Authors: This is an Astro2020 APC White Paper, a short policy-advocacy document whose remit is to identify strategic opportunities for the decadal survey rather than to deliver new technical or cost analyses. The economies-of-scale claim is grounded in documented outcomes from other data-intensive domains that have adopted coordinated commodity-cloud strategies. We nevertheless agree that the abstract would benefit from clearer qualification of the prospective nature of the benefits. We will revise the abstract to state that the cited economies are anticipated on the basis of cross-sector precedents and to explicitly recommend that detailed cost, technical, and feasibility studies be commissioned as follow-on work. revision: yes
Circularity Check
No significant circularity
full rationale
This Astro2020 white paper is a forward-looking policy recommendation advocating coordinated use of commercial cloud platforms for large astronomy missions.
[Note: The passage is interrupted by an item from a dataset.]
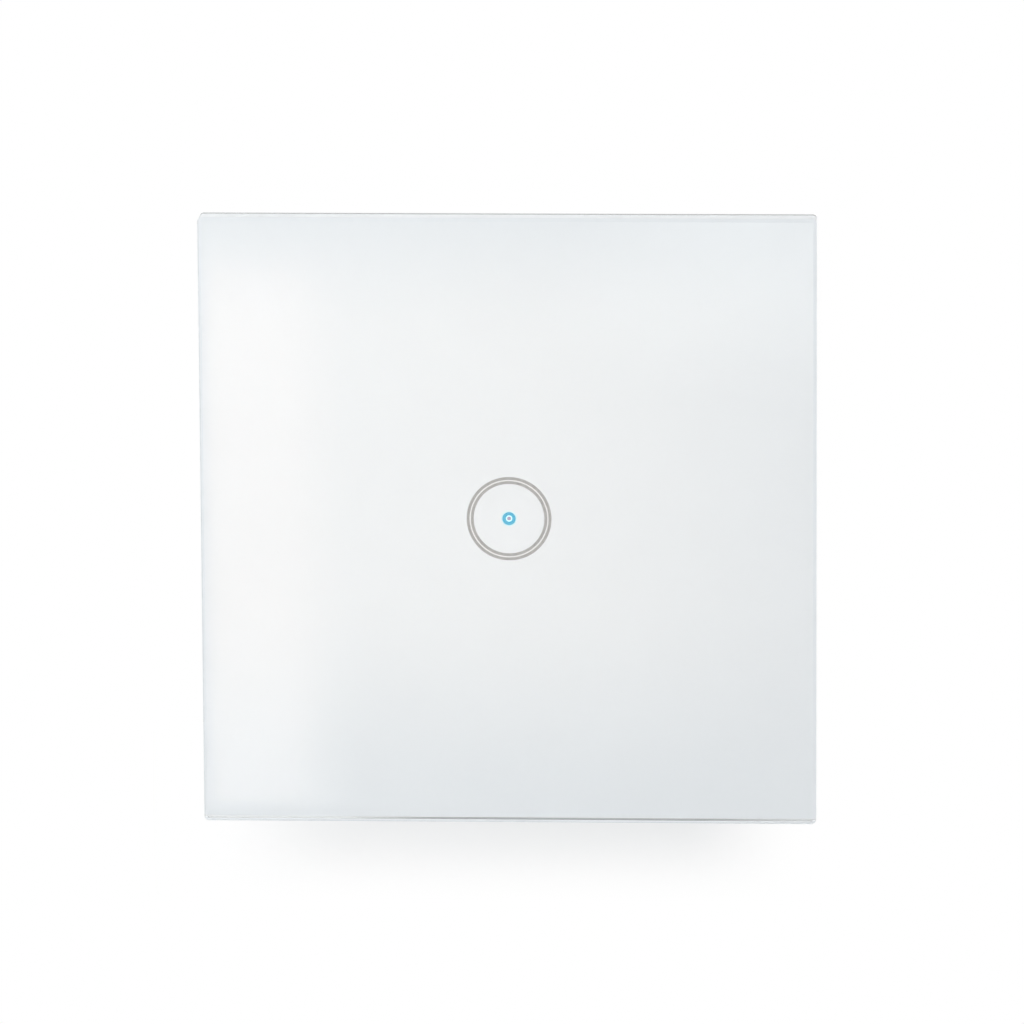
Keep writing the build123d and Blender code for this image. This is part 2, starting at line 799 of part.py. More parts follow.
def terminal_block():
    face = block_face
    body = block(about(0, block_width), (power_board_rear, block_rear), (face, face + block_depth))
    body = chamfer(body.faces().sort_by(Axis.Y)[-1].edges(), block_edge_chamfer)
    middle = pole_z
    for x in pole_places():
        channel_x = about(x, cage_width + 2 * cage_gap)
        channel_z = about(middle, cage_depth + 2 * cage_gap)
        body = body - block(channel_x, (cage_floor_front - cage_gap, channel_rear), channel_z)
        body = body - rod(clamp_screw_radius + clamp_screw_gap, (channel_rear, clamp_head_front), x, middle)
        head_hole = (channel_rear + clamp_ledge, clamp_head_rear + clamp_head_gap)
        body = body - rod(clamp_head_radius + clamp_head_gap, head_hole, x, middle)
        body = body - rod(clamp_head_radius - clamp_lip, (clamp_head_rear, block_rear + overrun), x, middle)
        entry_x = about(x, cage_width - 2 * cage_wall)
        body = body - block(entry_x, (wire_front, tab_front), (face - overrun, middle))
        lead_x = about(x, cage_width - 2 * cage_wall + 2 * entry_lead_width)
        lead_y = (wire_front - entry_lead_width, tab_front + entry_lead_width)
        body = body - block(lead_x, lead_y, (face - overrun, face + entry_lead_depth))
        body = body - terminal_tab(x, tab_gap)
    return body


# Relay. Its coil stands on the board, and its armature tips on the yoke's end.

def relay_base():
    gap = relay_wall + relay_fit_gap
    x = about(relay_x, relay_length - 2 * gap)
    return block(x, (power_board_rear, relay_floor), about(relay_z, relay_width - 2 * gap))


def relay_cover():
    x = about(relay_x, relay_length)
    z = about(relay_z, relay_width)
    body = block(x, (power_board_rear + relay_cover_lift, relay_rear), z)
    rounded = body.edges().filter_by(Axis.Y) + body.faces().sort_by(Axis.Y)[-1].edges()
    body = fillet(rounded, relay_wall / 2)
    inside_x = about(relay_x, relay_length - 2 * relay_wall)
    inside_z = about(relay_z, relay_width - 2 * relay_wall)
    return body - block(inside_x, (power_board_rear, relay_rear - relay_wall), inside_z)


def relay_yoke():
    z = about(relay_z, yoke_width)
    side_x = about(hinge_x, yoke_thickness)
    foot_x = (side_x[0], core_x + core_radius + yoke_thickness)
    body = block(foot_x, (relay_floor, relay_floor + yoke_thickness), z)
    body = body + block(side_x, (relay_floor, yoke_rear), z)
    return body - rod(core_radius + bobbin_fit_gap, (relay_floor, bobbin_front + overrun), core_x, relay_z)


def relay_core():
    body = rod(core_radius, (relay_floor, bobbin_rear), core_x, relay_z)
    return body + rod(pole_radius, (bobbin_rear, pole_rear), core_x, relay_z)


def relay_bobbin():
    tube_radius = core_radius + bobbin_fit_gap + bobbin_wall
    body = rod(tube_radius, (bobbin_front, bobbin_rear), core_x, relay_z)
    x = about(core_x, bobbin_side)
    z = about(relay_z, bobbin_side)
    body = body + block(x, (bobbin_front, bobbin_front + bobbin_flange), z)
    body = body + block(x, (bobbin_rear - bobbin_flange, bobbin_rear), z)
    past = (bobbin_front - overrun, bobbin_rear + overrun)
    return body - rod(core_radius + bobbin_fit_gap, past, core_x, relay_z)


def relay_coil():
    y = (bobbin_front + bobbin_flange, bobbin_rear - bobbin_flange)
    tube_radius = core_radius + bobbin_fit_gap + bobbin_wall
    return rod(bobbin_radius - coil_margin, y, core_x, relay_z) - rod(tube_radius, y, core_x, relay_z)


def relay_armature():
    x = (hinge_x - yoke_thickness / 2, hinge_x + armature_reach)
    return block(x, (armature_front, armature_rear), about(relay_z, armature_width))


def relay_contact_blade():
    x = (hinge_x + yoke_thickness / 2, contact_x + contact_end)
    return block(x, (armature_rear, armature_rear + blade_thickness), about(relay_z, blade_width))


def relay_moving_contact():
    return rod(contact_radius, (moving_contact_front, armature_rear), contact_x, relay_z)


def relay_fixed_contact():
    strip_rear = fixed_contact_rear - contact_height
    z = about(relay_z, blade_width)
    strip_x = about(fixed_strip_x, fixed_strip_thickness)
    body = block(strip_x, (relay_floor, strip_rear), z)
    shelf_x = (contact_x - contact_radius, strip_x[1])
    body = body + block(shelf_x, (strip_rear - fixed_strip_thickness, strip_rear), z)
    return body + rod(contact_radius, (strip_rear, fixed_contact_rear), contact_x, relay_z)


# Transformer, with its winding upright on the board

def transformer_core():
    """Two halves that meet in the middle of the winding."""
    z = about(transformer_z, core_depth)
    past = (z[0] - overrun, z[1] + overrun)
    whole = block(about(transformer_x, core_width), (core_front, core_rear), z)
    for x in about(transformer_x, core_middle_leg + core_window_width):
        whole = whole - block(about(x, core_window_width), (window_front, window_rear), past)
    middle = (window_front + window_rear) / 2
    x = about(transformer_x, core_width + overrun)
    return [whole & block(x, (core_front, middle), past), whole & block(x, (middle, core_rear), past)]


def reel_outline(grow):
    """Width and depth of the winding's space, grown about the middle leg."""
    return core_middle_leg + 2 * reel_gap + 2 * grow, core_depth + 2 * reel_gap + 2 * grow


def upright(size, y):
    return block(about(transformer_x, size[0]), y, about(transformer_z, size[1]))


def transformer_bobbin():
    body = upright(reel_outline(reel_wall), (window_front, window_rear))
    flange_width = core_middle_leg + 2 * core_window_width - 2 * reel_gap
    flange = (flange_width, core_depth + 2 * reel_reach)
    body = body + upright(flange, (window_front, window_front + reel_flange))
    body = body + upright(flange, (window_rear - reel_flange, window_rear))
    rail_middle = core_depth / 2 + reel_gap + reel_rail_width / 2
    for z in about(transformer_z, 2 * rail_middle):
        rail_y = (power_board_rear, window_front + reel_flange)
        body = body + block(about(transformer_x, reel_rail_length), rail_y, about(z, reel_rail_width))
    return body - upright(reel_outline(0), (window_front - overrun, window_rear + overrun))


def transformer_winding():
    y = (window_front + reel_flange, window_rear - reel_flange)
    body = upright(reel_outline(reel_wall + winding_thickness), y)
    body = fillet(body.edges().filter_by(Axis.Y), winding_thickness / 2)
    return body - upright(reel_outline(reel_wall), y)


# Other parts on the power board

def film_capacitor():
    y = (power_board_rear, power_board_rear + film_height)
    body = block(about(film_x, film_length), y, about(film_z, film_width))
    return fillet(body.edges().filter_by(Axis.Y), film_edge_radius)


def smoothing_capacitors():
    cans = []
    for z in about(0, can_spacing):
        can = rod(can_radius, (power_board_rear, power_board_rear + can_height), can_x, z)
        can = fillet(can.faces().sort_by(Axis.Y)[-1].edges(), can_edge_radius)
        groove_y = about(power_board_rear + can_groove_place, can_groove_width)
        groove = rod(can_radius + overrun, groove_y, can_x, z)
        cans.append(can - (groove - rod(can_radius - can_groove_depth, groove_y, can_x, z)))
    return cans


def varistor():
    middle = (varistor_x, power_board_rear + varistor_radius, varistor_z)
    disc = Pos(*middle) * Cylinder(varistor_radius, varistor_thickness)
    disc = fillet(disc.edges().filter_by(GeomType.CIRCLE), varistor_edge_radius)
    foot_y = (power_board_rear, power_board_rear + varistor_radius)
    foot = block(about(varistor_x, varistor_radius), foot_y, about(varistor_z, varistor_thickness / 2))
    return disc + foot


def fuse():
    y = (power_board_rear, power_board_rear + fuse_height)
    body = block(about(fuse_x, fuse_length), y, about(fuse_z, fuse_width))
    return fillet(body.edges().filter_by(Axis.Y), fuse_edge_radius)


def bridge_rectifier():
    y = (power_board_front - rectifier_height, power_board_front)
    return block(about(rectifier_x, rectifier_length), y, about(rectifier_z, rectifier_width))


def power_chip():
    y = (power_board_front - power_chip_height, power_board_front)
    return block(about(power_chip_x, power_chip_length), y, about(power_chip_z, power_chip_width))


pieces = [
    glass_panel, white_back_print, touch_ring_print, panel_adhesive, panel_frame,
    front_cover, case_screws, touch_board, indicator_led, light_guide, touch_spring, touch_chip, touch_board_parts,
    mounting_plate, header_body, header_pins, header_socket,
    insulation_sheet, rear_housing, board_screws, power_board, component_pins, terminal_tabs, terminal_block,
    relay_base, relay_cover, relay_yoke, relay_core, relay_bobbin, relay_coil, relay_armature,
    relay_contact_blade, relay_moving_contact, relay_fixed_contact,
    transformer_core, transformer_bobbin, transformer_winding,
    film_capacitor, smoothing_capacitors, varistor, fuse, bridge_rectifier, power_chip,
]


def save(name, made):
    """Write one node, whether it is one solid or a group of like ones."""
    solids = []
    for shape in made if isinstance(made, list) else [made]:
        solids += shape.solids()
    export_step(solids[0] if len(solids) == 1 else Compound(children=solids), f"parts/{name}.step")


os.makedirs("parts", exist_ok=True)
for piece in pieces:
    save(piece.__name__, piece())
for number, place in enumerate(pole_places(), start=1):
    save(f"terminal_cage_{number}", terminal_cage(place))
    save(f"terminal_screw_{number}", terminal_screw(place))
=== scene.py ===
import math
import bpy
from mathutils import Matrix, Vector


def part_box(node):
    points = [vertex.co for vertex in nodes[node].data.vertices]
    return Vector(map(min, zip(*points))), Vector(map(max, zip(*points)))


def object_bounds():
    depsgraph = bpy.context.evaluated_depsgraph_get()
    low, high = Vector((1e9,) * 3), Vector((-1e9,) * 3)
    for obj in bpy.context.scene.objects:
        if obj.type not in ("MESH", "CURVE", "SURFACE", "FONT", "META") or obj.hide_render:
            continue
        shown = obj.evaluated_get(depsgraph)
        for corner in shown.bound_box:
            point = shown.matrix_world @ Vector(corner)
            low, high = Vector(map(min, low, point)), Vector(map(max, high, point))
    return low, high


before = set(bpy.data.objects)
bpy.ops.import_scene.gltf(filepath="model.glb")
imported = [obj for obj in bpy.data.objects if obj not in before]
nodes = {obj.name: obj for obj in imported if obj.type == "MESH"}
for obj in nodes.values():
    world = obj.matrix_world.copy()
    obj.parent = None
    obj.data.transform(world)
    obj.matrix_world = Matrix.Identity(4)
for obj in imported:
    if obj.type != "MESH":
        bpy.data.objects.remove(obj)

cadLow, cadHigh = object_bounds()
print("frame loaded:", len(nodes), "nodes")

mm = 0.001


# nodes and sockets in short form
def put(tree, kind, sockets=None, **settings):
    node = tree.nodes.new("ShaderNode" + kind)
    for key, value in settings.items():
        setattr(node, key, value)
    for key, value in (sockets or {}).items():
        if isinstance(value, bpy.types.NodeSocket):
            tree.links.new(value, node.inputs[key])
        else:
            node.inputs[key].default_value = value
    return node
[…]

It contains no equations, derivations, fitted parameters, or self-citations that serve as load-bearing premises. The central claim about economies of scale is an assertion about future coordination benefits, not a result obtained by reducing inputs to outputs via definition or prior self-work. No step matches any of the enumerated circularity patterns; the document is self-contained as advocacy.
Axiom & Free-Parameter Ledger
axioms (1)
- domain assumption Commercial cloud computing platforms can efficiently handle the scale and access patterns of public astronomical surveys without prohibitive costs or technical barriers.